A bill introduced in the House of Representatives in March would exempt small public filers from having to use eXtensible Reporting Business Language (XBRL), a computer markup language that has been mandated for all filers by the Securities and Exchange Commission (SEC) since 2011.

XBRL uses a standard set of definitions or “taxonomies” that enables the automatic extraction and exchange of financial data. The data can be read by computers and fed into analytic tools, allowing investors to access specific information from a filer’s reports much faster than if they had to manually search through corporate documents, according to the SEC.

The SEC approved the mandated use of XBRL for public companies in 2008 and released the final rule to the public in April 2009, though the commission did allow for a phased implementation: domestic and foreign large accelerated filers with a worldwide public common equity float over $5 billion had to start using XBRL in June 2009, while all other large domestic filers were required to use the language starting in June 2010. All other filers, including small public companies, were required to use XBRL by June 2011.

On March 6, Rep. Robert Hurt, a Republican from Virginia, introduced H.R.4164, the Small Company Disclosure Simplification Act, which, if implemented, would exempt small public filers from the SEC requirement to use XBRL. Under the bill, if an entity is classified as an Emerging Growth Company—defined by the Jumpstart Our Business Startups Act as an issuer with total annual gross revenues of less than $1 billion during its most recently completed fiscal year—it would not have to use XBRL when it files with the SEC. If a filer is not classified as an Emerging Growth Company, but its annual gross revenues are less than $250 million, it too would be exempt from the XBRL requirement and would continue to be exempt until either five years have passed since the passage of the bill into law, or “a determination by the commission … that the benefits of such requirements to such issuers outweigh the costs.”

In addition, the act would require the SEC to conduct an analysis of the costs and benefits of the XBRL requirement and report the results to Congress. The bill cleared the House Financial Services Committee on March 14 by a vote of 51 to five and is currently awaiting approval by the house as a whole.

“With millions of Americans still out of work, our top focus in Congress should be enacting polices to help spur job creation throughout the country,” Rep. Hurt said in a statement released shortly after the bill was introduced. “We must refine costly regulations—especially those disproportionately affecting smaller public companies and those who are considering accessing capital in the public markets. The requirement of [XBRL] has proven to be an example of a regulation where the costs currently outweigh potential benefits for small, innovative companies.”

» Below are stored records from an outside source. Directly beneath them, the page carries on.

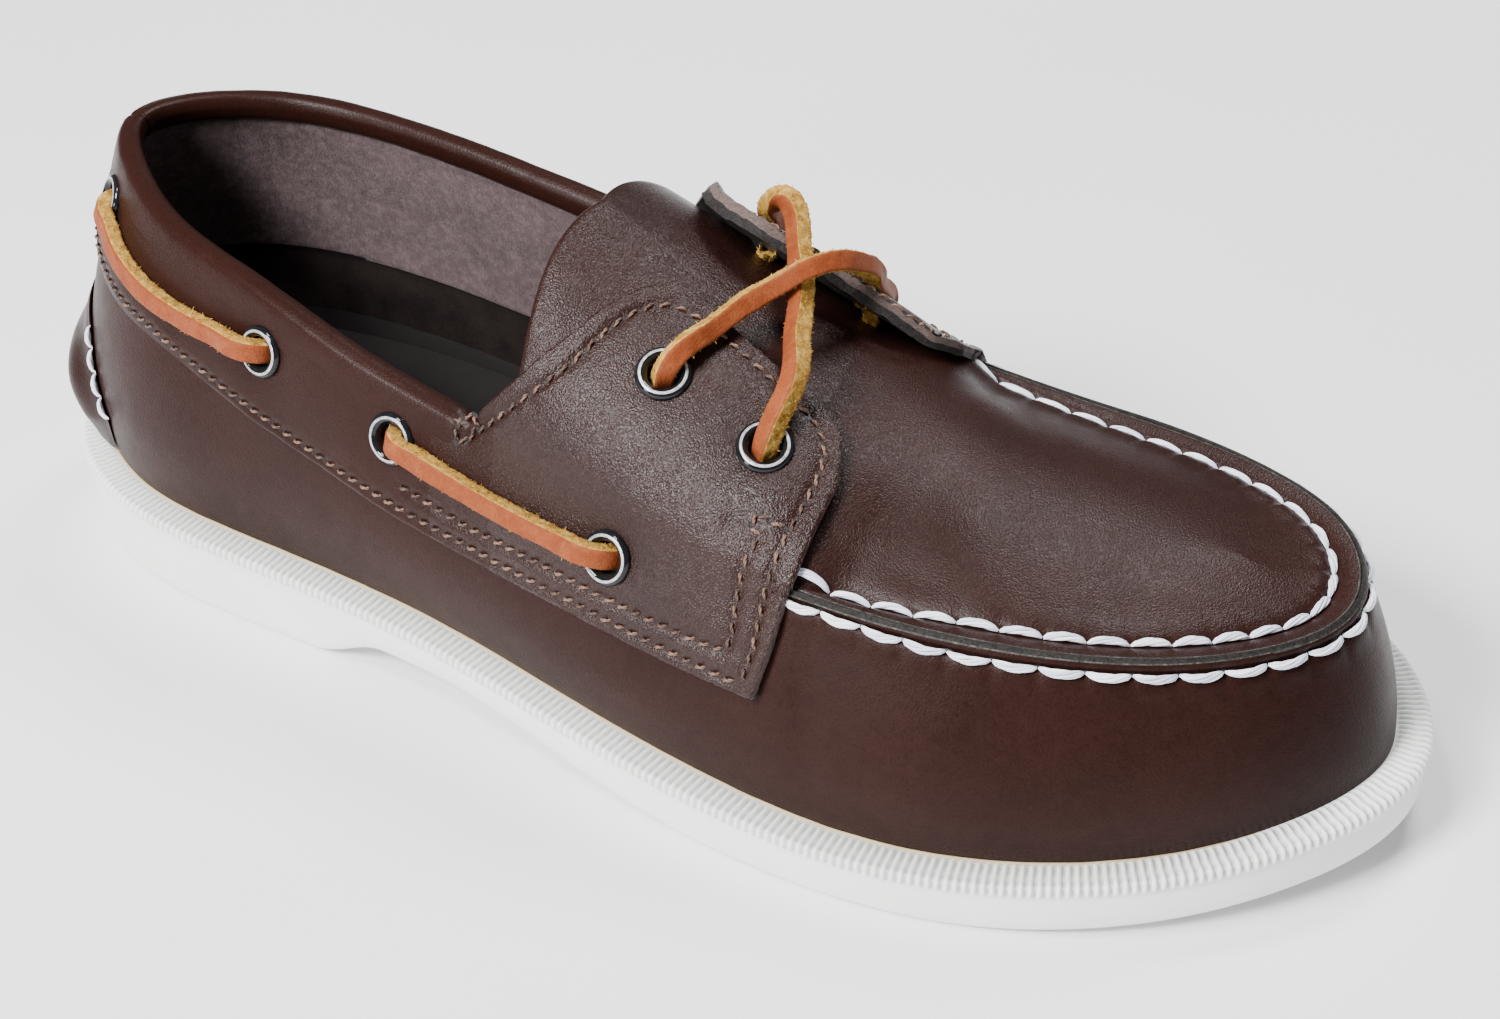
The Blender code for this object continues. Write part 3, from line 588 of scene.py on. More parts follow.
def leather_mat(name, grain=1.0, gloss=0.0, dark=1.0, shine=0.17, cell=0.46):
    """Smooth full-grain leather: fine pebble, small pores, cloudy finish.
    The attribute tint turns it redder; pebbled makes its grain stand out and shine."""
    m = Nodes(name)
    pb = m.attr("pebbled")
    cloud = m.noise(26.0, 3.0)
    fine = m.noise(2.2, 4.0)
    base = m.mix(m.ramp(cloud, [(0.35, 0.0), (0.65, 1.0)]), BROWN_DARK, BROWN_MID)
    base = m.mix(m.math('MULTIPLY', m.ramp(fine, [(0.35, 0.0), (0.75, 1.0)]), 0.35), base,
                 (0.030, 0.0120, 0.0095))
    base = m.mix(m.attr("tint"), base, BROWN_RED)
    warp = m.node("ShaderNodeVectorMath", {0: m.obj, 1: m.scale(m.noise(0.9, 2.0, out=1), 0.18)}, 0,
                  operation='ADD')
    peb = m.cells(cell, 'F1', vec=warp)
    peb2 = m.cells(cell * 0.58, 'F1', vec=warp)
    hair = m.noise(0.30, 2.0)
    h = m.math('ADD', m.math('MULTIPLY', m.ramp(peb, [(0.0, 1.0), (0.75, 0.0)]), 0.7),
               m.math('MULTIPLY', m.ramp(peb2, [(0.0, 1.0), (0.8, 0.0)]), 0.35))
    h = m.math('ADD', h, m.math('MULTIPLY', hair, 0.4))
    h = m.math('MULTIPLY', h, m.math('ADD', m.math('MULTIPLY', pb, 0.62), 0.38))
    big = m.noise(7.0, 3.0)
    nrm = m.bump(big, 0.30, 0.09)
    nrm = m.bump(h, 0.115 * grain, 1.0, nrm)
    # painted shade: the valleys between the pebbles are a little darker
    base = m.mix(m.math('MULTIPLY', m.ramp(peb, [(0.35, 0.0), (0.8, 1.0)]), 0.35), base,
                 (0.006, 0.0022, 0.0018))
    if dark != 1.0:
        base = m.mix(1.0, base, (dark, dark, dark), 'MULTIPLY')
    r = m.node("ShaderNodeMapRange", {0: m.noise(5.0, 4.0), 1: 0.3, 2: 0.7, 3: 0.29 - gloss, 4: 0.37 - gloss})
    r = m.math('ADD', r, m.math('MULTIPLY', m.noise(0.35, 1.0), 0.10))
    r = m.math('SUBTRACT', r, m.math('MULTIPLY', pb, 0.05))
    return m.done(base, r, nrm, **{"Specular_IOR_Level": shine})


def edge_mat():
    """Cut edge of the leather: paler, fibrous, matt."""
    m = Nodes("leather_edge")
    f = m.noise(0.5, 4.0, vec=m.scale(m.obj, (1.0, 1.0, 2.5)), rough=0.7)
    c = m.ramp(f, [(0.3, (0.050, 0.030, 0.026)), (0.5, (0.105, 0.072, 0.063)), (0.72, (0.17, 0.125, 0.112))])
    n = m.bump(f, 0.35, 1.0)
    return m.done(c, 0.62, n, **{"Specular_IOR_Level": 0.4})


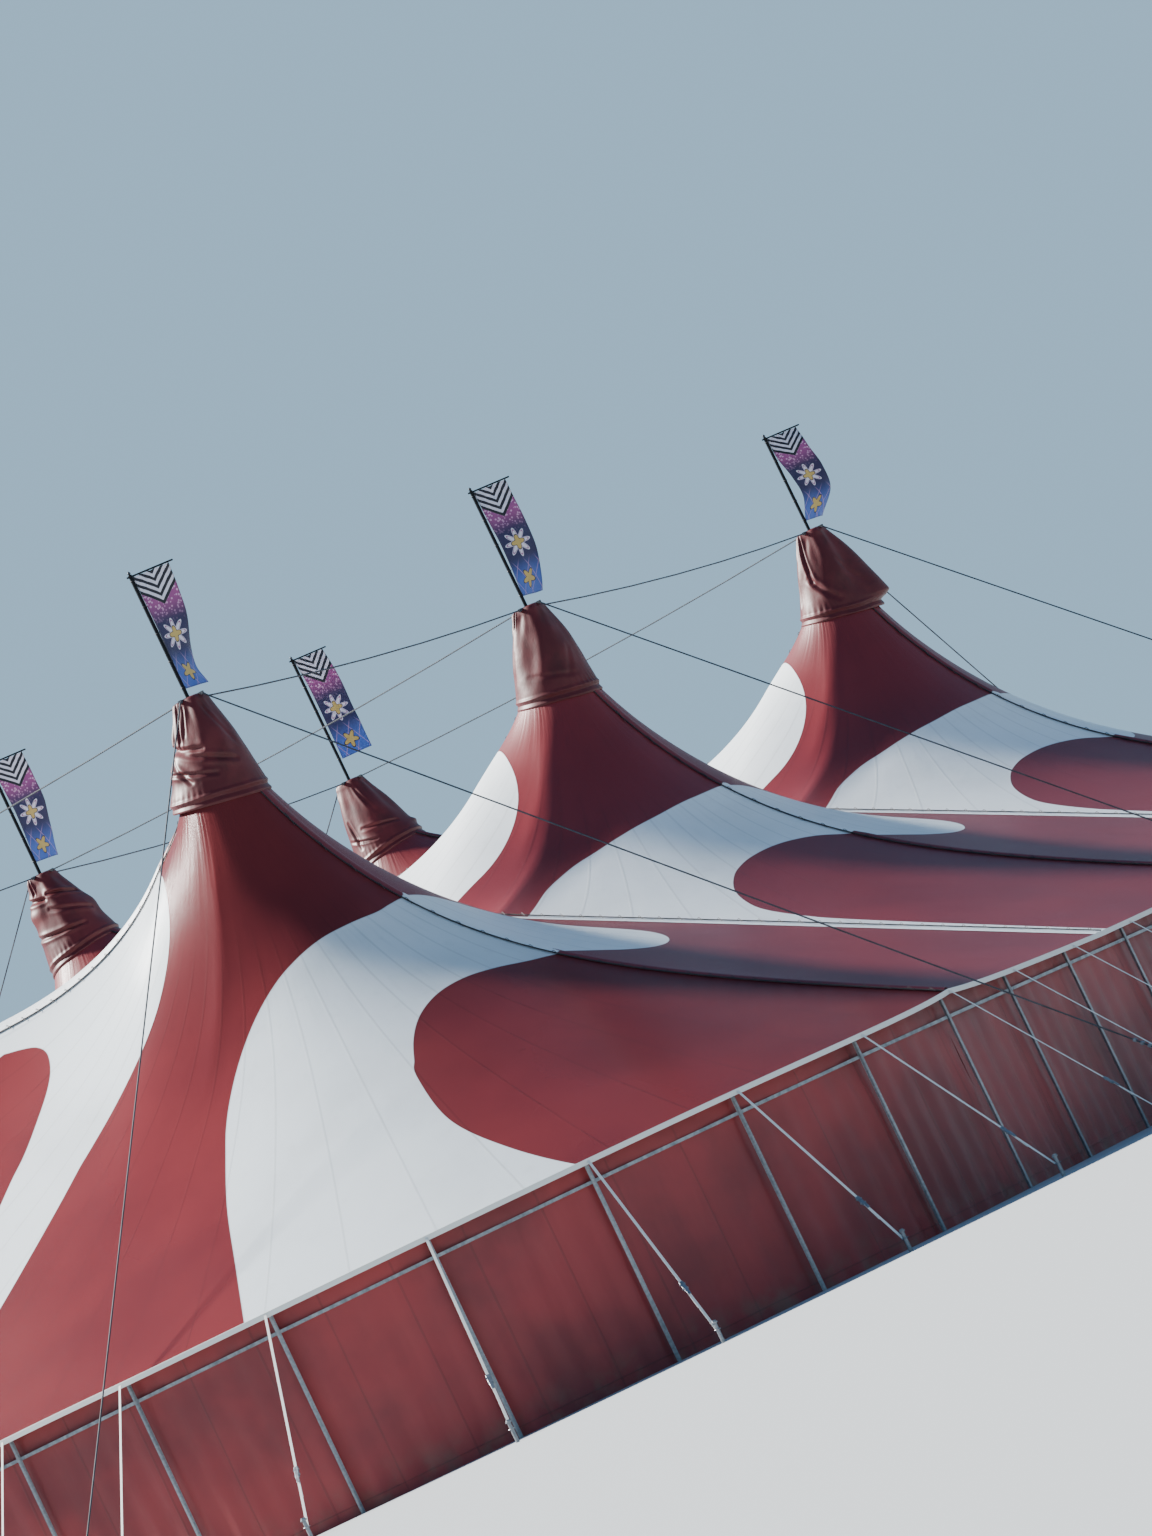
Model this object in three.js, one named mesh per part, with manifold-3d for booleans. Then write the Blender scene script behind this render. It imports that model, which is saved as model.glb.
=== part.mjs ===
// Six-mast circus big top, as a half-size model.
// Lengths are given in metres of the real tent and turned into model millimetres by M.
// +Z is up, X runs along the two rows of king masts, -Y is the entrance front.
// The origin is on the ground at the middle of the plan.

import * as THREE from "three";
import { mergeVertices } from "three/addons/utils/BufferGeometryUtils.js";
import Module from "manifold-3d";

const wasm = await Module();
wasm.setup();

// Scale
const MODEL_SCALE = 1 / 2;
const M = 1000 * MODEL_SCALE;
const GAP = 0.3 / M;
const WELD = 1e-3;
const TINY = 1e-9;
const QUARTER = Math.PI / 2;

// Plan
const BAY = 14;
const ROW_Y = 7;
const MAST_X = [-BAY, 0, BAY];
const HALF_BAY = BAY / 2;
const REACH = 12;
const SPAN = 2.8;
const CORNER_STEPS = 6;

// Roof surface
const VALLEY_Z = 9.45;
const PITCH = 0.475;
const PEAK_RISE = 6.6;
const PEAK_SPREAD = 2.2;
const PEAK_POWER = 0.85;
const SADDLE_RISE = 1.45;
const SADDLE_FULL_Y = 4.6;
const SADDLE_END_Y = 8;
const SADDLE_FADE = 3;
const CREST_RISE = 0.12;
const CREST_WIDTH = 1.6;
const MEMBRANE = 0.032;
const EAVE_Z = VALLEY_Z - PITCH * REACH;

// Where the roof sections are divided: across the tent from the long axis to the eave,
// from a ridge to a valley, and from a mast out to the eave
const BETWEEN_Y = [0, 1.4, 2.8, 4, 4.8, 5.5];
const BEYOND_Y = [8.2, 8.65, 9.4, 10.4, 11.8, 13.4, 15.2, 17.1];
const RING_ANGLES = [0, 1, 2, 3].map((k) => k * Math.PI / 6);
const ACROSS = [0, 0.06, 0.15, 0.28, 0.45, 0.7, 1];
const OUTWARD = [0, 0.03, 0.07, 0.13, 0.22, 0.34, 0.5, 0.67, 0.84, 1];

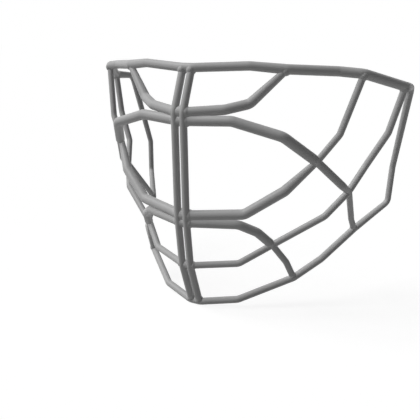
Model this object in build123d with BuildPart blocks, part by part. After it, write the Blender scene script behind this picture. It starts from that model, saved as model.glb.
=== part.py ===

In its own statement, XBRL US, the national consortium for XBRL business information reporting, said it disagreed with the bill, arguing that it would “result in small companies losing equal access to the capital markets because their corporate data will be less accessible and less transparent than large company data,” among other things.

However, Mitchell Mertz, a member of the NYSSCPA’s SEC Practice Committee who works with public companies as director of quality control at MGI Repetti, said he thought the act made sense. Mertz noted that while XBRL allows for easy comparison between companies, “I don’t know how important that is for smaller companies to have, at least initially.”

“I think it’s good, especially for new companies and developing companies. They have enough to worry about in raising funds and operating, and if they don’t have to deal with [XBRL], it’s a small thing off their plate,” he said.

Elliot L. Hendler, also a member of the SEC Practice Committee, agreed, noting that the bill  “is not an unreasonable proposal.” However, he added that, in general, he doesn’t think XBRL in and of itself improves things for entities of any size.